* _REQUEST_
From the entries below, extract every line that includes the word "Blender".

* _RECORDS SUPPLIED_
◆ ◆ ◆ ◆ ◆ ◆ ◆

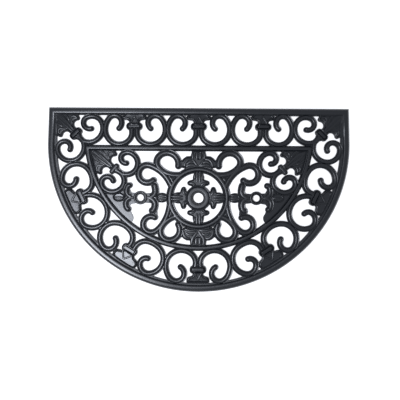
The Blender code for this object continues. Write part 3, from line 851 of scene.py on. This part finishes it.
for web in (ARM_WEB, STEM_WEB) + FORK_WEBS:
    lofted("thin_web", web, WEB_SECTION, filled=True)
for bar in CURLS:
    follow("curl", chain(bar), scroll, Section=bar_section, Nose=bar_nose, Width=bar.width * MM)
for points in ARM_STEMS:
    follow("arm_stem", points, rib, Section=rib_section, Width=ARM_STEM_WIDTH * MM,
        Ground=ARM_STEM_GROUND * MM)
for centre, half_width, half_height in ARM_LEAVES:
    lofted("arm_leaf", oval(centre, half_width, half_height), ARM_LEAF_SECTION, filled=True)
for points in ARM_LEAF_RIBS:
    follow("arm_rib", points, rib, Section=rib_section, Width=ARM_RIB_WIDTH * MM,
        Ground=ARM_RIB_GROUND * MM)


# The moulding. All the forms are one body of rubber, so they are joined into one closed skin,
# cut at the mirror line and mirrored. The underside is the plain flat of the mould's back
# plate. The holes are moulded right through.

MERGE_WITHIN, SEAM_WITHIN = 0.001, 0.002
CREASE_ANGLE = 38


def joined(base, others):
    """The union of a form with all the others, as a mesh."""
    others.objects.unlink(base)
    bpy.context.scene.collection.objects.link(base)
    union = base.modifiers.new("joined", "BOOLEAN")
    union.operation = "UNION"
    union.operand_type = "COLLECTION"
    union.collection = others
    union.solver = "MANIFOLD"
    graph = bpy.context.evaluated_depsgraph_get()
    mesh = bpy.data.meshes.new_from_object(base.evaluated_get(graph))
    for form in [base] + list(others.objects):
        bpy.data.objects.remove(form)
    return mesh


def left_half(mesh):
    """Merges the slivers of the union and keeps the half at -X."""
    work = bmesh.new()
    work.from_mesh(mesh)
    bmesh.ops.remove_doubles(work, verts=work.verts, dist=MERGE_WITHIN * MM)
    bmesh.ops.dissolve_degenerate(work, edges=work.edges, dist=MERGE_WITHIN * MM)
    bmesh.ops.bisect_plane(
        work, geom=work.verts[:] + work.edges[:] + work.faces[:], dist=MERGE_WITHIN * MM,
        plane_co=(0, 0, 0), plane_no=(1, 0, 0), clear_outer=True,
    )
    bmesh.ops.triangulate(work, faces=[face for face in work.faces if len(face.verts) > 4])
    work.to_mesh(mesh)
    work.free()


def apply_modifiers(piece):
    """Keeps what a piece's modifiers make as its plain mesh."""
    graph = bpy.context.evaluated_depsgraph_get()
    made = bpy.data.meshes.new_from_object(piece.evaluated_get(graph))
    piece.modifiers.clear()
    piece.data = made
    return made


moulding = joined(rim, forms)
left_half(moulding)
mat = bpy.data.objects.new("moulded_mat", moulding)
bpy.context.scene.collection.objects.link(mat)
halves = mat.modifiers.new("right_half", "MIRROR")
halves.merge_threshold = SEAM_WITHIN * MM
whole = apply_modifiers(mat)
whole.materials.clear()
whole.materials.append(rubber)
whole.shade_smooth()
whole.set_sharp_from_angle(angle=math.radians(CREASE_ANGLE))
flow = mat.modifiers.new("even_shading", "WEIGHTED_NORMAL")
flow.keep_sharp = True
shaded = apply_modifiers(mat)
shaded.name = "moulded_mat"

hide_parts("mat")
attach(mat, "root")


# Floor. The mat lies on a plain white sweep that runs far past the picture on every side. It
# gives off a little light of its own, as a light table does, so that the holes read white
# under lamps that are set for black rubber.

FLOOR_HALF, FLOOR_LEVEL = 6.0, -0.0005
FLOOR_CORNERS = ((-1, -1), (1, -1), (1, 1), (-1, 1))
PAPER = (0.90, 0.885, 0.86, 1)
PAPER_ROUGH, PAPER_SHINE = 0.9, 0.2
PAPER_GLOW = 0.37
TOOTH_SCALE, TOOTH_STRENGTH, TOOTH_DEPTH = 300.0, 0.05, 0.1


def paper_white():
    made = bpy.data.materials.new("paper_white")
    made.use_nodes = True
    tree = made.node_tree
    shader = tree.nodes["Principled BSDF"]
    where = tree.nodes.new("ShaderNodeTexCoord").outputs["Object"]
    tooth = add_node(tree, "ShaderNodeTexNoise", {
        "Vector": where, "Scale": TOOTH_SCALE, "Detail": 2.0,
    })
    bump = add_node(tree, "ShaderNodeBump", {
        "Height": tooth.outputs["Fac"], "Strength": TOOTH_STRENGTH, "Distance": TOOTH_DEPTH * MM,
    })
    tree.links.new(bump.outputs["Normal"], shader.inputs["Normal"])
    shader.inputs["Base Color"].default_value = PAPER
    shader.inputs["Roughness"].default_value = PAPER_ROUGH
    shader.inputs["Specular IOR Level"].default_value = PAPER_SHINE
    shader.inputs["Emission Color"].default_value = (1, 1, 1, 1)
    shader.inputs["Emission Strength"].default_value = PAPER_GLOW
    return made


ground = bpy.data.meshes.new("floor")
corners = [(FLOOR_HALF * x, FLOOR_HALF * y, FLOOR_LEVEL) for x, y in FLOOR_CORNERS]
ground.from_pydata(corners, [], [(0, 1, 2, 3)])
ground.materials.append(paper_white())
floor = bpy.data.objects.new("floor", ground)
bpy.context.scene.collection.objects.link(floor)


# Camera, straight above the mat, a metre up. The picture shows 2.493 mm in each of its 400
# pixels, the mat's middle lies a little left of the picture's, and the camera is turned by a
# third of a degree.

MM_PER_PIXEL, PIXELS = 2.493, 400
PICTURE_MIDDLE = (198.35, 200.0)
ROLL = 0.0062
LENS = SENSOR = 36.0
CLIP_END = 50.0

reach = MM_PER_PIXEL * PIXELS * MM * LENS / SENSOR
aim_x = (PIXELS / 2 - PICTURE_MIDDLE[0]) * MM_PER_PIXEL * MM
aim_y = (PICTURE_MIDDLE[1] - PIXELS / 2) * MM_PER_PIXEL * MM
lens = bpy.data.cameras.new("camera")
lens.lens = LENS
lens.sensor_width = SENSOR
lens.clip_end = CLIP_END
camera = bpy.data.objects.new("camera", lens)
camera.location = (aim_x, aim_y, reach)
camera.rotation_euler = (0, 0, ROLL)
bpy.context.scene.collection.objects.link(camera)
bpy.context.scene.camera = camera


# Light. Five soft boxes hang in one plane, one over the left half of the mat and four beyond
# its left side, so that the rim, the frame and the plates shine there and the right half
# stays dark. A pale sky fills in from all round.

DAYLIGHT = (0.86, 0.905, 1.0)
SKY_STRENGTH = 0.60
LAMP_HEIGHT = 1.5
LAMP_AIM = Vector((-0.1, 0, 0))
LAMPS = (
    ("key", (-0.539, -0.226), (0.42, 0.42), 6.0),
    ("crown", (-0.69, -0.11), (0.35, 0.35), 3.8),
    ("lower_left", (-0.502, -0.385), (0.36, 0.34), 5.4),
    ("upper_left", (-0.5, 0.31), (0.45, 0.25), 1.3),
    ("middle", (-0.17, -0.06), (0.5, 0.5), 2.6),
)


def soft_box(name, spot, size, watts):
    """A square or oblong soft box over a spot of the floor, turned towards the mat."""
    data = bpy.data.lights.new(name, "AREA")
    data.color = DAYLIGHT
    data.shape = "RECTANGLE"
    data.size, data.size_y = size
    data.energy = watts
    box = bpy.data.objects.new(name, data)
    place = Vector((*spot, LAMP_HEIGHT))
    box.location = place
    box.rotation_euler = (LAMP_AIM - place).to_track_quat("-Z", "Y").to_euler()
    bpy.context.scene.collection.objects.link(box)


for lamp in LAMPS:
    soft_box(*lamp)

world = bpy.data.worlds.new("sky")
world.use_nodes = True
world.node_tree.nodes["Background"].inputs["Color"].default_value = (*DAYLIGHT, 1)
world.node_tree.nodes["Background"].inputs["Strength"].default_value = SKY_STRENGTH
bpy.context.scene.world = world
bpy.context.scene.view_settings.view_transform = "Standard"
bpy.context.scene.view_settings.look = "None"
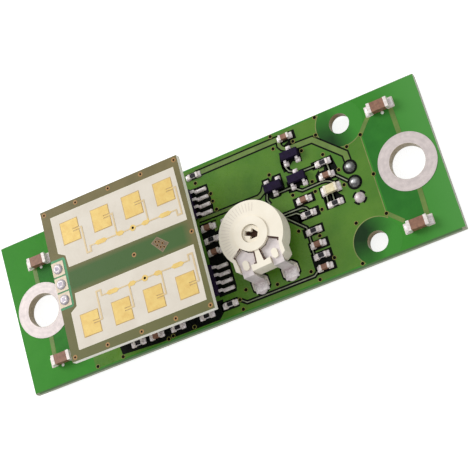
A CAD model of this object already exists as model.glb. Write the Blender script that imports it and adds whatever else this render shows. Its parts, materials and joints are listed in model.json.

◆ ◆ ◆ ◆ ◆ ◆ ◆

* _FULL SOLUTION_
The Blender code for this object continues. Write part 3, from line 851 of scene.py on. This part finishes it.
A CAD model of this object already exists as model.glb. Write the Blender script that imports it and adds whatever else this render shows. Its parts, materials and joints are listed in model.json.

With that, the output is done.